Given data:
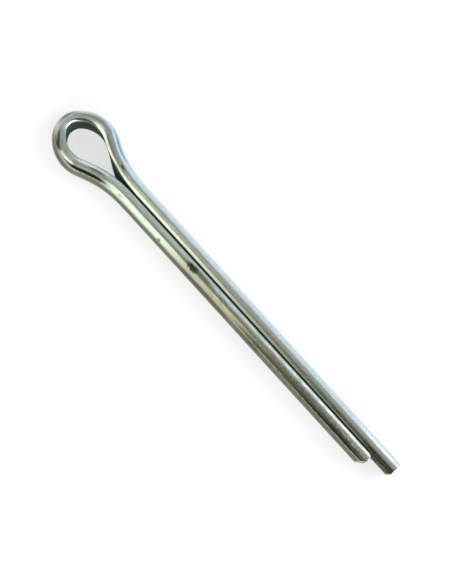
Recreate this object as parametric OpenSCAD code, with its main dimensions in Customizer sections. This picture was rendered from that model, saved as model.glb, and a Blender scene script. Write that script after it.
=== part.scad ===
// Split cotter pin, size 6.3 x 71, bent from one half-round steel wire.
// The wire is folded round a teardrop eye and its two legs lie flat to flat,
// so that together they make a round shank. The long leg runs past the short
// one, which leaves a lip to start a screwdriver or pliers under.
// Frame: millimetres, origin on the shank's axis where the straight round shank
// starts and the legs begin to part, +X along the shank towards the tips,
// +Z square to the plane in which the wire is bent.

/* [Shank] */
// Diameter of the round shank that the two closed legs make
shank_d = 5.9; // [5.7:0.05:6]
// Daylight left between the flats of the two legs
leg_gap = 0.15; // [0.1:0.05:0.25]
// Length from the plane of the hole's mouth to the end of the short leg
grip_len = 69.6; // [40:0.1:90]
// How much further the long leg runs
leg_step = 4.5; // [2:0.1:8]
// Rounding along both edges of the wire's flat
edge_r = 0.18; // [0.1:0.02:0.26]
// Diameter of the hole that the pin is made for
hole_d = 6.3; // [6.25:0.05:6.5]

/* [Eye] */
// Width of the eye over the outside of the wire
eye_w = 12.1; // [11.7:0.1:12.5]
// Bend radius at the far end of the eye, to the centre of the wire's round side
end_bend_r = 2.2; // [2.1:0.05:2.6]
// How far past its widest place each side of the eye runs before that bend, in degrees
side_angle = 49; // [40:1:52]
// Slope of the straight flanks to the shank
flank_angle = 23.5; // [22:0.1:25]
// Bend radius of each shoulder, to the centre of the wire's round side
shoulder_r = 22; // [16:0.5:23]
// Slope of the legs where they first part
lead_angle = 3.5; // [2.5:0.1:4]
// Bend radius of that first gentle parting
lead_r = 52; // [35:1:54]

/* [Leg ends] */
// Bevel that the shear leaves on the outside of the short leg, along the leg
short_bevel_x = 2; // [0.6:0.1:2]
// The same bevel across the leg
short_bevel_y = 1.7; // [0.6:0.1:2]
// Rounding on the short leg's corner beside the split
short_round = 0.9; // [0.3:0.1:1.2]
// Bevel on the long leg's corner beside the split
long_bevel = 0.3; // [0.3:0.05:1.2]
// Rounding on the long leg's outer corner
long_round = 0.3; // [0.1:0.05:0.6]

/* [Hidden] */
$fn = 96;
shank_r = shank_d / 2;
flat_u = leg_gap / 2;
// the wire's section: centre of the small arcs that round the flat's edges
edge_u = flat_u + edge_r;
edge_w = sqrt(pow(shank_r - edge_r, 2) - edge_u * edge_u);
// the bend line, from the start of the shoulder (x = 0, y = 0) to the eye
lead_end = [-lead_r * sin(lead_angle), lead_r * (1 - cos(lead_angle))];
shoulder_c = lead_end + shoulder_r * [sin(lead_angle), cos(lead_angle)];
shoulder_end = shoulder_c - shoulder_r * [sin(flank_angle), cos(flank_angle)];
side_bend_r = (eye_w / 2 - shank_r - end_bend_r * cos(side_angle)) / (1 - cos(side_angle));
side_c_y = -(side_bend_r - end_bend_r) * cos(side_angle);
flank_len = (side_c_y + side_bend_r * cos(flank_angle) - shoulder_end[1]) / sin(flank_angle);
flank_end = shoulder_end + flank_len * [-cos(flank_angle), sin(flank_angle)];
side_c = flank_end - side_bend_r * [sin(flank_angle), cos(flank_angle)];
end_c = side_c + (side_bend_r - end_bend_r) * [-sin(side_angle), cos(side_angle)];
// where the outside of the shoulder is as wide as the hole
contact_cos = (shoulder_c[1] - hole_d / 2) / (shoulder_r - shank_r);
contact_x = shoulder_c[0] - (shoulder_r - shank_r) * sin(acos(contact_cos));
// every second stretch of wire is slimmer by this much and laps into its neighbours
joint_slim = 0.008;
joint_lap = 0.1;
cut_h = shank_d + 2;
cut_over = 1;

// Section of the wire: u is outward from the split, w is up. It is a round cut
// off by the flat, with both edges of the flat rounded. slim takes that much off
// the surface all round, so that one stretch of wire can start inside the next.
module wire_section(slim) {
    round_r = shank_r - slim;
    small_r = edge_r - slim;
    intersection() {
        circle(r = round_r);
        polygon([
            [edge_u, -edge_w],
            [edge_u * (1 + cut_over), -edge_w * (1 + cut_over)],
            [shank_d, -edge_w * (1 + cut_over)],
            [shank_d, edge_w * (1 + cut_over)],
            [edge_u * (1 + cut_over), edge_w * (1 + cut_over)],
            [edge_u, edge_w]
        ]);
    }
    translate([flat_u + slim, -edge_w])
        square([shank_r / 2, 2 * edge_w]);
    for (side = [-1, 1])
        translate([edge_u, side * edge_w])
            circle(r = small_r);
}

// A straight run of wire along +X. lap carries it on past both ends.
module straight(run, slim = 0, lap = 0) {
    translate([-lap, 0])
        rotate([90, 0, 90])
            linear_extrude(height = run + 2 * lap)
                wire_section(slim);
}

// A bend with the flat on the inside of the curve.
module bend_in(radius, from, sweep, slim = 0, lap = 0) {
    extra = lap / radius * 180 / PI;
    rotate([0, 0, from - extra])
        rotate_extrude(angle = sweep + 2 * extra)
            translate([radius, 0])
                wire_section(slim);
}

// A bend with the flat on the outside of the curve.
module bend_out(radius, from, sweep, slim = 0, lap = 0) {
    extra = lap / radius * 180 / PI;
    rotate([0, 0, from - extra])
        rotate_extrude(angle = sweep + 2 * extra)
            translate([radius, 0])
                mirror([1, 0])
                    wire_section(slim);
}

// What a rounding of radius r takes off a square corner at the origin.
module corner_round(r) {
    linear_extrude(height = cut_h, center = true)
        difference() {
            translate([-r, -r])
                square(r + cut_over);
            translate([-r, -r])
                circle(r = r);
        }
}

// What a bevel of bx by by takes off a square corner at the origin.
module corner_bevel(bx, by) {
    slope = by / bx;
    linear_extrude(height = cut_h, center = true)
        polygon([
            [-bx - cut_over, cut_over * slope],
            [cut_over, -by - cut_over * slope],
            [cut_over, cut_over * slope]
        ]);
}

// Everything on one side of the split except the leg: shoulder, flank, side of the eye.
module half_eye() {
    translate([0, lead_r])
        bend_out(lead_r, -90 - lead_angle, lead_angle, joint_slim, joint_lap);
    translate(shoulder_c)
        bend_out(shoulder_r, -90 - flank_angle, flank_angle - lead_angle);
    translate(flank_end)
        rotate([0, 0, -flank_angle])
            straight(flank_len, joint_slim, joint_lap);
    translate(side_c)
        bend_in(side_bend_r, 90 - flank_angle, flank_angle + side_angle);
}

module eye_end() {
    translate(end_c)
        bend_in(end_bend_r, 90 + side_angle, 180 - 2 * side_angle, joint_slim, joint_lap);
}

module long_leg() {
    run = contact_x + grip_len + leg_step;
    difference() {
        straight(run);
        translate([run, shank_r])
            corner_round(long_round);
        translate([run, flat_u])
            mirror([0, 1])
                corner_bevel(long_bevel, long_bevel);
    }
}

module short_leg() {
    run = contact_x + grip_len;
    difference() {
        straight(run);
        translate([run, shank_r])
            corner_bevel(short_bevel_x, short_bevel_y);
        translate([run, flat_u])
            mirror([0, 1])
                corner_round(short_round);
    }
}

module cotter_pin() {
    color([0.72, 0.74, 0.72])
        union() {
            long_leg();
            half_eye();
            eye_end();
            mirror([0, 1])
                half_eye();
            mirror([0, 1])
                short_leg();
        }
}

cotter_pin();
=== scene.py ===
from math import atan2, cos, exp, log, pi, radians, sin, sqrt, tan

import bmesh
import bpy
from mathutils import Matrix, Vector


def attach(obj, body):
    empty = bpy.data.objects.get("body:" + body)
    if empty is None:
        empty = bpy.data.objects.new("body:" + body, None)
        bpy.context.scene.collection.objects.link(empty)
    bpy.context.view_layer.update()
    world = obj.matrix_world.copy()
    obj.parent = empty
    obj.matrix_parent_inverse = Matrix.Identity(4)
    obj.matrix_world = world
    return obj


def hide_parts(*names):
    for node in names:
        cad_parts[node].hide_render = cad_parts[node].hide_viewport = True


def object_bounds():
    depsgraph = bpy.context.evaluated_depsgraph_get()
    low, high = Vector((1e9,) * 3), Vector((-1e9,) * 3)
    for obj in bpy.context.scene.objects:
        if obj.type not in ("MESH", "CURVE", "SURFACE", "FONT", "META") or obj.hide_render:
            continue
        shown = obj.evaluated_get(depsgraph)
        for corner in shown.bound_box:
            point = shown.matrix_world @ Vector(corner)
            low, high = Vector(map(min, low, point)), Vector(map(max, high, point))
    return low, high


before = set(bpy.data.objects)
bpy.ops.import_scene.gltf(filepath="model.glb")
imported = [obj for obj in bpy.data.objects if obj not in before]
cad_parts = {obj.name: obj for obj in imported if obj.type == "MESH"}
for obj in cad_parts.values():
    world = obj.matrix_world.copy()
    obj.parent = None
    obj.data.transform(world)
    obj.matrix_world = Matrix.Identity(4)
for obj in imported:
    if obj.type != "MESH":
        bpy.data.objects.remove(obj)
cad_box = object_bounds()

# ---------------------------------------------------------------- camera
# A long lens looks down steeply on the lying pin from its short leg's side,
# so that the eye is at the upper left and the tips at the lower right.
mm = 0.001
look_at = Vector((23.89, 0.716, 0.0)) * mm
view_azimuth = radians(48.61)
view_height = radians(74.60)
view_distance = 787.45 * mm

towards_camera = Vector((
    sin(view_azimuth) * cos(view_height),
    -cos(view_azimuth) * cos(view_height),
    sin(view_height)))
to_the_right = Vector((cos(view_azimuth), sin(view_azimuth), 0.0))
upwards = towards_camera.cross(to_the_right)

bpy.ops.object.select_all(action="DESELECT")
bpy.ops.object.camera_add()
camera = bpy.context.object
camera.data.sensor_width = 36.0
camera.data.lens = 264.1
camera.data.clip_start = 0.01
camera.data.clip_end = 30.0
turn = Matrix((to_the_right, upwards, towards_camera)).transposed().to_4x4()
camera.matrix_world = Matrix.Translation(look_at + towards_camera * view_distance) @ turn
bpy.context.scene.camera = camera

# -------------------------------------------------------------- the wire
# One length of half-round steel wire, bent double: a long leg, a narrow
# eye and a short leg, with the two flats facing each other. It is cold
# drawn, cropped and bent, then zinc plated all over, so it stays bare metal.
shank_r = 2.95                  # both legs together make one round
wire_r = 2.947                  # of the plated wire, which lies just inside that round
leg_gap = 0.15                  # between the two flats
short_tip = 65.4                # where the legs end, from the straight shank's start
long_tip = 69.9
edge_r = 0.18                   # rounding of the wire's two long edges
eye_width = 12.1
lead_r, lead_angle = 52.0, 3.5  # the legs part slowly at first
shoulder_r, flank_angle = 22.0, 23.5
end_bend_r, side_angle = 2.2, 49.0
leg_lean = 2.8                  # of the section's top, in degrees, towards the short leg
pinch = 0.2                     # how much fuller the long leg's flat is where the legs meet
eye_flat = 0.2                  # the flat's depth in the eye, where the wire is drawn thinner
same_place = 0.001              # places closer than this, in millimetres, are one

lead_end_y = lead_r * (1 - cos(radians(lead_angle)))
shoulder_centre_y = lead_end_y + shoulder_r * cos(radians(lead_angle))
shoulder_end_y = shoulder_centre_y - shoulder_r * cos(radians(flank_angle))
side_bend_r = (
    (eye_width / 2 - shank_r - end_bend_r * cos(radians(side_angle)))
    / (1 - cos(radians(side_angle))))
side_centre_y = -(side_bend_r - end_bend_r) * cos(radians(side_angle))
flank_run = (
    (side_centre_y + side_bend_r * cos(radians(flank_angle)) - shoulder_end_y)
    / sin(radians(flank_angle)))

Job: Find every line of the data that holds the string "body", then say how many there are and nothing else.

Exercise output: 3